- [Goal of the exercise]:
In the entries below, which lines run from the one containing "make_back_panel()" to the one containing "record = json.load(file)"? Copy exactly those lines, ends included, and no others.

- [Given records]:
----------
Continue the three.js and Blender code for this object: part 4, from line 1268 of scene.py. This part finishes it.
----------
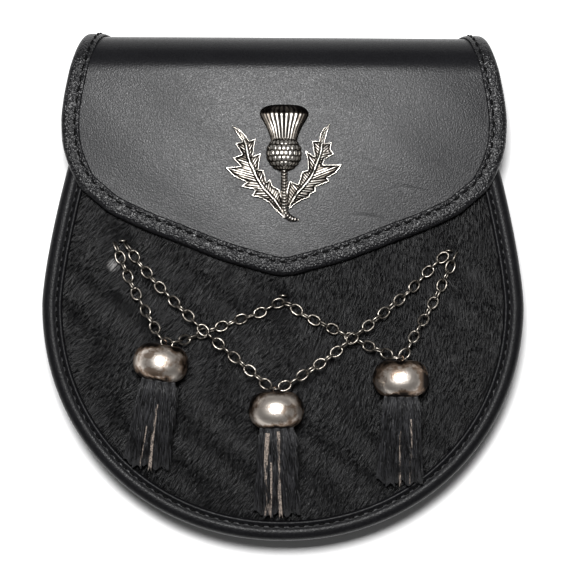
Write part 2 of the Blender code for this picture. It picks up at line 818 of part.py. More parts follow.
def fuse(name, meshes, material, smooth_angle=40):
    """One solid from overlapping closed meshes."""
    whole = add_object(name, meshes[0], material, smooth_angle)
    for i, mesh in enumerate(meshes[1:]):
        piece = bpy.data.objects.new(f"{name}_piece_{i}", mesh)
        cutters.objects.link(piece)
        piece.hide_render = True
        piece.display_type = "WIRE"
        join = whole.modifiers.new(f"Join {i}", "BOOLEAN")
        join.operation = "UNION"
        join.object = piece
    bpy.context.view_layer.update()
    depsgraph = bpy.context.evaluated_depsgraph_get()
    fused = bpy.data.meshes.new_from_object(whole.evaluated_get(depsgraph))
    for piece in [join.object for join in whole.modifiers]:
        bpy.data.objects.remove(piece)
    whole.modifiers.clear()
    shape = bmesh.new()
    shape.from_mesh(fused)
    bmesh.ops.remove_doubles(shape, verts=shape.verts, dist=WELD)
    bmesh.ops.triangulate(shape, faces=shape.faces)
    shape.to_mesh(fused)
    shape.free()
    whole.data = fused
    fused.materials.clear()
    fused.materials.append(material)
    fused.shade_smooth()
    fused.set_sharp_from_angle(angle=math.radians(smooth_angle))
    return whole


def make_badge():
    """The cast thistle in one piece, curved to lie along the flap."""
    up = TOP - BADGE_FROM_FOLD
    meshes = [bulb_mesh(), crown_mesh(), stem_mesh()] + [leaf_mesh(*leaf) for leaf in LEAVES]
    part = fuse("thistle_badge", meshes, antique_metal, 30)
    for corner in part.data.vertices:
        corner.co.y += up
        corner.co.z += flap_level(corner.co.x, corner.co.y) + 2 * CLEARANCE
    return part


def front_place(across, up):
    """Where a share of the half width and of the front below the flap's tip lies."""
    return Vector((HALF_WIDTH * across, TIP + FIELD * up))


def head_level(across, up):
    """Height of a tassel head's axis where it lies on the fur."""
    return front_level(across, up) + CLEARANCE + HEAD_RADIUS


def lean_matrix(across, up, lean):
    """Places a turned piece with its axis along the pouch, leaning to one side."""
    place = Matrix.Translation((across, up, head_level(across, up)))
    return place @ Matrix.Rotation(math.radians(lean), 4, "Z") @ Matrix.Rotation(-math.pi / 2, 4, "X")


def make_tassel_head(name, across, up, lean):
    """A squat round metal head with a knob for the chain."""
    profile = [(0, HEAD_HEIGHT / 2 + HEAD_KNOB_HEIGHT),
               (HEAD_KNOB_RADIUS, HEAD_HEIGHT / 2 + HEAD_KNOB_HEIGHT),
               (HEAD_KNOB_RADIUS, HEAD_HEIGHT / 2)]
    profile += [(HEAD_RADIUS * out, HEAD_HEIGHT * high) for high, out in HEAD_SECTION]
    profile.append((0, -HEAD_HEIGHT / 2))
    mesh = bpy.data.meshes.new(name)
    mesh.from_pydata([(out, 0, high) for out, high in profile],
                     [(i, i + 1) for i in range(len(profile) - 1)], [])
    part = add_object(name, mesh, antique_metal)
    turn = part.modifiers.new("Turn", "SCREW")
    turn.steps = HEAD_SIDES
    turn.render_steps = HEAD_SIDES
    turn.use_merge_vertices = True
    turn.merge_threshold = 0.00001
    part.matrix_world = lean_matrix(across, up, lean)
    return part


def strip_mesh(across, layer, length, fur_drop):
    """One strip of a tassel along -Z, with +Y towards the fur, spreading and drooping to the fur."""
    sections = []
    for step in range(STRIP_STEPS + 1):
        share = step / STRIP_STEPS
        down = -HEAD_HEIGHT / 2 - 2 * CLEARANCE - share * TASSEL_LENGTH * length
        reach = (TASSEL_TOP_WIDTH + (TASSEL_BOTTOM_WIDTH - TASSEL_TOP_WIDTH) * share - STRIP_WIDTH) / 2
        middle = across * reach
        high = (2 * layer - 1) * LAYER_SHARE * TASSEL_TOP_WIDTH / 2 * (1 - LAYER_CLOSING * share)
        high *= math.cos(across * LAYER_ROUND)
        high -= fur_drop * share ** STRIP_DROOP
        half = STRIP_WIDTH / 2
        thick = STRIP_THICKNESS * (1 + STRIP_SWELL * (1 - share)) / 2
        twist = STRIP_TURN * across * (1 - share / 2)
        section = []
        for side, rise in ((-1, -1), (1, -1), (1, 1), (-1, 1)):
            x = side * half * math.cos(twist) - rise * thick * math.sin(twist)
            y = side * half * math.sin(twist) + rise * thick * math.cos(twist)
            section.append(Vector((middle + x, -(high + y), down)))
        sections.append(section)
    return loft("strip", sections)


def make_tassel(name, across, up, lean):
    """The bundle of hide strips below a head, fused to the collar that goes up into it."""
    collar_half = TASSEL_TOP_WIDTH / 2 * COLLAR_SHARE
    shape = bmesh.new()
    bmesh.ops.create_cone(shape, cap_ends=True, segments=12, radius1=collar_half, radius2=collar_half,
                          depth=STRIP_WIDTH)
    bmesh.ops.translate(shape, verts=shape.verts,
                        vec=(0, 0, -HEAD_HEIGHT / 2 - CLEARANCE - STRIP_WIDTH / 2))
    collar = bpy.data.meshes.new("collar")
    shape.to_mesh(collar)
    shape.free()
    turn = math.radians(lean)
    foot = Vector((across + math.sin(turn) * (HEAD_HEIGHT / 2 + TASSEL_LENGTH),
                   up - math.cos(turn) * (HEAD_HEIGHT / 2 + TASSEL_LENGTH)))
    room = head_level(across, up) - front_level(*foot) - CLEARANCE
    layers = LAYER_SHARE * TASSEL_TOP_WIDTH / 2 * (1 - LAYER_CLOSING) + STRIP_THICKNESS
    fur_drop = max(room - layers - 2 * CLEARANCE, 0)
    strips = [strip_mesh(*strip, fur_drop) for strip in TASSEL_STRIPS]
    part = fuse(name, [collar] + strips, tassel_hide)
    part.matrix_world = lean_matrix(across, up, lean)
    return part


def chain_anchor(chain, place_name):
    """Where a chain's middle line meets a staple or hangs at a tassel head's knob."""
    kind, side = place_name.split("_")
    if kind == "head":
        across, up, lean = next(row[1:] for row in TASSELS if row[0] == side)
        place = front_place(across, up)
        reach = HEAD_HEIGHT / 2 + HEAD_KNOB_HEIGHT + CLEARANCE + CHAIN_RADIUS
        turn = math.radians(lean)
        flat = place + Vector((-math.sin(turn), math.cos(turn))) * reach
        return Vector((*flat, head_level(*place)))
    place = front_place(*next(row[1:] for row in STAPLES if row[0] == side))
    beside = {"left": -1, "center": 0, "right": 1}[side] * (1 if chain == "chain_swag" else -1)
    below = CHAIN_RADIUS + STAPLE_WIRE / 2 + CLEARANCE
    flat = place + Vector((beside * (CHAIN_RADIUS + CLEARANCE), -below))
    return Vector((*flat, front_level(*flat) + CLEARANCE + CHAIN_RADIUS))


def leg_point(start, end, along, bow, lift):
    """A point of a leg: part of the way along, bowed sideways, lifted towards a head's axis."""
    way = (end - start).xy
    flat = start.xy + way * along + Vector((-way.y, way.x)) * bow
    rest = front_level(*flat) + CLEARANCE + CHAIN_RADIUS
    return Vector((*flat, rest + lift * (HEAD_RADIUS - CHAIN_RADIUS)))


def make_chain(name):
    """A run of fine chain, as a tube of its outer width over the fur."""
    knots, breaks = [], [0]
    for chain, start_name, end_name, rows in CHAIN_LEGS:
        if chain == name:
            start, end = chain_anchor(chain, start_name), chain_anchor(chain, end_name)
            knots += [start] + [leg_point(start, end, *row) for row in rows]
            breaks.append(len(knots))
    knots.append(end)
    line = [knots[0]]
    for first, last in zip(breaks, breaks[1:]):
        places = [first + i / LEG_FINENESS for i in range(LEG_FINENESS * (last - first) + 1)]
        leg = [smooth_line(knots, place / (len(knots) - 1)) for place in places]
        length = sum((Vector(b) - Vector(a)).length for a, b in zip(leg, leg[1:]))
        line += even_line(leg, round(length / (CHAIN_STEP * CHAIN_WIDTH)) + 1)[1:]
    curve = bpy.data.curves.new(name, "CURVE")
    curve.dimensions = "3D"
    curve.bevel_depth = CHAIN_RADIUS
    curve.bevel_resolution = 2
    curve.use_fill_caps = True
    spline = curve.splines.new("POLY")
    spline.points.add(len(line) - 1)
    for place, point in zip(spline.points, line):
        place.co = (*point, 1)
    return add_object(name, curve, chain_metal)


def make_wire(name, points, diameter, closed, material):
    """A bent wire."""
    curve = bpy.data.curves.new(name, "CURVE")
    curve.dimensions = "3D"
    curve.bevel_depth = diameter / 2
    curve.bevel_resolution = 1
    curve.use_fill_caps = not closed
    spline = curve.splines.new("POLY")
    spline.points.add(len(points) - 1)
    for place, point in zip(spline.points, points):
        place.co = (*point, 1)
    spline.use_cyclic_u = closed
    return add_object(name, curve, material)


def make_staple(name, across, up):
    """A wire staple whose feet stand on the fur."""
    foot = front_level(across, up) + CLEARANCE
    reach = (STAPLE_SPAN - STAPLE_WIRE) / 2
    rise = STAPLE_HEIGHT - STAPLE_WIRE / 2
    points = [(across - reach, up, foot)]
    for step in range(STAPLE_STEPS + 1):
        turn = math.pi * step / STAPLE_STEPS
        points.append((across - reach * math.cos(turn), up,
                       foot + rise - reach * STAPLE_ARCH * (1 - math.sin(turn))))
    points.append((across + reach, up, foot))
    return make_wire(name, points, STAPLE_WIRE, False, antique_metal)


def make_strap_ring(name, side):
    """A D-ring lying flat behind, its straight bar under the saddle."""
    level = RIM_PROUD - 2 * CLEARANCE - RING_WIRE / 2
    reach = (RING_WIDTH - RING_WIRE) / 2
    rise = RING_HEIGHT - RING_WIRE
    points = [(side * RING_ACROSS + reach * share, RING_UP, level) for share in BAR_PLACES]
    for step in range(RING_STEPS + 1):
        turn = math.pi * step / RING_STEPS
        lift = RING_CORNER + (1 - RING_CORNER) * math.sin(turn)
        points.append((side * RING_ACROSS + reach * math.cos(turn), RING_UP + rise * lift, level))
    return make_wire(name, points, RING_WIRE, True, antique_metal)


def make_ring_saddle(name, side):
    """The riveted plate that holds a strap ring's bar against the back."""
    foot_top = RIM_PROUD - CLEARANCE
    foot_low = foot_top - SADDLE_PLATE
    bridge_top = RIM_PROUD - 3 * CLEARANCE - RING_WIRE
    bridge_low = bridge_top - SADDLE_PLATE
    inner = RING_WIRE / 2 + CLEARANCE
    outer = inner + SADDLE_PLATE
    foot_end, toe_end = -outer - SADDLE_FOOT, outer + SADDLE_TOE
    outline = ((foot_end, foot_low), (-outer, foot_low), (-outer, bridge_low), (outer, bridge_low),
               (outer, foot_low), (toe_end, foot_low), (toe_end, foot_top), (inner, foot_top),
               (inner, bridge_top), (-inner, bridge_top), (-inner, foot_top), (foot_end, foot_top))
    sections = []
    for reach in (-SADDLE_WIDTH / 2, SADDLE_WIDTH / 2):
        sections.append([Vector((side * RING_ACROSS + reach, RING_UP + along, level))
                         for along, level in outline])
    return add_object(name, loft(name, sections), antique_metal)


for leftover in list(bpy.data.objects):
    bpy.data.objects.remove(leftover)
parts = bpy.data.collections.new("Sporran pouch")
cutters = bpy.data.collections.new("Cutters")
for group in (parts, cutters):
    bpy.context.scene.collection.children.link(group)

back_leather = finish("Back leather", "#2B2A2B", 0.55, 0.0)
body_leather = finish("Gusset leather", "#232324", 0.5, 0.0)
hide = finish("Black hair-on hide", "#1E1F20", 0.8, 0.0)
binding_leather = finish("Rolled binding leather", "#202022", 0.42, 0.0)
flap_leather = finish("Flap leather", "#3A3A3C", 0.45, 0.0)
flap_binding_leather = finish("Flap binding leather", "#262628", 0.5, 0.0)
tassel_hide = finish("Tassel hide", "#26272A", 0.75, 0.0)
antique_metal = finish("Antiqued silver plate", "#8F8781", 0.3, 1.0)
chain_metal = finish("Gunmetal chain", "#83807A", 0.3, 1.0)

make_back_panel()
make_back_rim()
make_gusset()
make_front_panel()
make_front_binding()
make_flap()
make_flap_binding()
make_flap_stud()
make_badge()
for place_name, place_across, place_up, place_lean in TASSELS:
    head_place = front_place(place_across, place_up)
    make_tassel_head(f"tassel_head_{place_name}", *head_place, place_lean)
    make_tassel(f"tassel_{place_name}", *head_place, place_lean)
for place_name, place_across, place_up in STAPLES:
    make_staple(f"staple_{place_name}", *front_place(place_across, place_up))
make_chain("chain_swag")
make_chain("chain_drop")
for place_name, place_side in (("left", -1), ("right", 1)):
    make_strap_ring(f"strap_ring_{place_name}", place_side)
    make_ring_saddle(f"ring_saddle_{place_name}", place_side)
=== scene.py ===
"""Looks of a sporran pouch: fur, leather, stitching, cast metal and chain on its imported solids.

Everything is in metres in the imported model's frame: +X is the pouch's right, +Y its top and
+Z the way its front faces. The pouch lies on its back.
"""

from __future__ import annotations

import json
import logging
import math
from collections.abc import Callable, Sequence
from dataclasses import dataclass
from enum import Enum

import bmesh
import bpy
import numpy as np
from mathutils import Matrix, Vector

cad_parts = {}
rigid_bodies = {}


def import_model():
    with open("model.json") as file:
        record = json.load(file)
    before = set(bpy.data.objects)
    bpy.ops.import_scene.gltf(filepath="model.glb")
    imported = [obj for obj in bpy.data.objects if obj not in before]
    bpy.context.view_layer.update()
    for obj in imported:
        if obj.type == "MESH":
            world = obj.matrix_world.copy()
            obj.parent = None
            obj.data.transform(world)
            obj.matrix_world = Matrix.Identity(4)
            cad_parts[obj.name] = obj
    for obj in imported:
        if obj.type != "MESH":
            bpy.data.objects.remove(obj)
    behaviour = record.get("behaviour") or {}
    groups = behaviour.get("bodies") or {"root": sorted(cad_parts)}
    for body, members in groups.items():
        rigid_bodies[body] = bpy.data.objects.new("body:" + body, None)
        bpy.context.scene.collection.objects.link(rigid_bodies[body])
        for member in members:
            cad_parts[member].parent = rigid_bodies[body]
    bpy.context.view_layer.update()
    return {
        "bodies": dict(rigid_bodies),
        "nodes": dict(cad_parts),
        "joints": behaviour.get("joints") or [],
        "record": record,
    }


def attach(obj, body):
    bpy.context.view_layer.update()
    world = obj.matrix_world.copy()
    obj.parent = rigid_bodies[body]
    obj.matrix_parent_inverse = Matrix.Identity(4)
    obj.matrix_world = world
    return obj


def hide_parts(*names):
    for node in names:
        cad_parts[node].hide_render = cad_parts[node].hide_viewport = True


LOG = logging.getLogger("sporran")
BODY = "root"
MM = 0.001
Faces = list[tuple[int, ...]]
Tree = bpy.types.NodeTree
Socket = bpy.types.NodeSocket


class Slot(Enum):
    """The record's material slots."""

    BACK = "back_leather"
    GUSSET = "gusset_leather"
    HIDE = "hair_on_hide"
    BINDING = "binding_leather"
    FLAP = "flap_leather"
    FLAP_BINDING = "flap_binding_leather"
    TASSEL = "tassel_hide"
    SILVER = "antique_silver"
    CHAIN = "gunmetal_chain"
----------
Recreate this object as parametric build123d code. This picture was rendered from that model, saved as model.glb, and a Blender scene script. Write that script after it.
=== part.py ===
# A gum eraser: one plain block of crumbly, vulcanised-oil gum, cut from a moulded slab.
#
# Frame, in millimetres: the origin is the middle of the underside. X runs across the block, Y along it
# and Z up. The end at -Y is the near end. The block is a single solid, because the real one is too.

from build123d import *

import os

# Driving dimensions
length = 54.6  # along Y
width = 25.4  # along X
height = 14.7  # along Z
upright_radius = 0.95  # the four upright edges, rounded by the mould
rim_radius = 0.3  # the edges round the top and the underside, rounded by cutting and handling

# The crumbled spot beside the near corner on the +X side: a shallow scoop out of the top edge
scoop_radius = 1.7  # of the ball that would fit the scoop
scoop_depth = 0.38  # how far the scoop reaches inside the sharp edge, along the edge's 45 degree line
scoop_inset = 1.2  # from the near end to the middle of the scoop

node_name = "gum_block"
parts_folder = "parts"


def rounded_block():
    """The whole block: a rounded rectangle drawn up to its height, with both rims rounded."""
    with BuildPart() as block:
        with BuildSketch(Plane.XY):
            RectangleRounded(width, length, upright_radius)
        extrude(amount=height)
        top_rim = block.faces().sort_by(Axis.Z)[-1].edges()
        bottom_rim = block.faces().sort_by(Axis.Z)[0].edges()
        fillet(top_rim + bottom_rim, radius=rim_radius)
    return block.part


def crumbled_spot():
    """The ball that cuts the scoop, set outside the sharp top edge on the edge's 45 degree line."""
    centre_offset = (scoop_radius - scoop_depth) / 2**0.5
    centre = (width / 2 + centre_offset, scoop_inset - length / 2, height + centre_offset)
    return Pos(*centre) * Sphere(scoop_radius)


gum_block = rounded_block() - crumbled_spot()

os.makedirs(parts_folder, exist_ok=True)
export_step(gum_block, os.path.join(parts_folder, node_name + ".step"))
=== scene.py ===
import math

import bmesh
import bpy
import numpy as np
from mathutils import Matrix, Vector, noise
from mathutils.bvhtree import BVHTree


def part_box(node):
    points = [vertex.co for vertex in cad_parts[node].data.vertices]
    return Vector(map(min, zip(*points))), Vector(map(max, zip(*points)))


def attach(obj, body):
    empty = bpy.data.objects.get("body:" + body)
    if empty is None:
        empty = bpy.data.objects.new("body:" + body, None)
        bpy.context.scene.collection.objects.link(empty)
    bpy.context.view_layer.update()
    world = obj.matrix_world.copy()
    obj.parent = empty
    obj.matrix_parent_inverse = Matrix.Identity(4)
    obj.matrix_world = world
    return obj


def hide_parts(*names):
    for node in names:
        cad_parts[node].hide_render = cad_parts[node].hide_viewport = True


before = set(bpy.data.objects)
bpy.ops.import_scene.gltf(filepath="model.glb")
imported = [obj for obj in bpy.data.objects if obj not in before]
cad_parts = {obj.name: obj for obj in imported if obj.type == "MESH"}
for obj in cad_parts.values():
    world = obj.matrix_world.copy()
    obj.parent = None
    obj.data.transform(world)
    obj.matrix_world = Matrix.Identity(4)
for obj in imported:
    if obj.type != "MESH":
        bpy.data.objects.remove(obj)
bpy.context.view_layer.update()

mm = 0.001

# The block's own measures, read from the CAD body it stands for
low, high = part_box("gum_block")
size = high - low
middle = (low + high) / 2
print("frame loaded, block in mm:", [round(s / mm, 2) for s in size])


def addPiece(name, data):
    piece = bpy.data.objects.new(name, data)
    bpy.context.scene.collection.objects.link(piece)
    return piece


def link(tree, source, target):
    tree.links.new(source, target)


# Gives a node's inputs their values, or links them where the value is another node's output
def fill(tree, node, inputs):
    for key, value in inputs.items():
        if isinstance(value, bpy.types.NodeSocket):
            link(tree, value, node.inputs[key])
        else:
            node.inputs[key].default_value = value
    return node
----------
- [Written reply]:
make_back_panel()
make_back_rim()
make_gusset()
make_front_panel()
make_front_binding()
make_flap()
make_flap_binding()
make_flap_stud()
make_badge()
for place_name, place_across, place_up, place_lean in TASSELS:
    head_place = front_place(place_across, place_up)
    make_tassel_head(f"tassel_head_{place_name}", *head_place, place_lean)
    make_tassel(f"tassel_{place_name}", *head_place, place_lean)
for place_name, place_across, place_up in STAPLES:
    make_staple(f"staple_{place_name}", *front_place(place_across, place_up))
make_chain("chain_swag")
make_chain("chain_drop")
for place_name, place_side in (("left", -1), ("right", 1)):
    make_strap_ring(f"strap_ring_{place_name}", place_side)
    make_ring_saddle(f"ring_saddle_{place_name}", place_side)
=== scene.py ===
"""Looks of a sporran pouch: fur, leather, stitching, cast metal and chain on its imported solids.

Everything is in metres in the imported model's frame: +X is the pouch's right, +Y its top and
+Z the way its front faces. The pouch lies on its back.
"""

from __future__ import annotations

import json
import logging
import math
from collections.abc import Callable, Sequence
from dataclasses import dataclass
from enum import Enum

import bmesh
import bpy
import numpy as np
from mathutils import Matrix, Vector

cad_parts = {}
rigid_bodies = {}


def import_model():
    with open("model.json") as file:
        record = json.load(file)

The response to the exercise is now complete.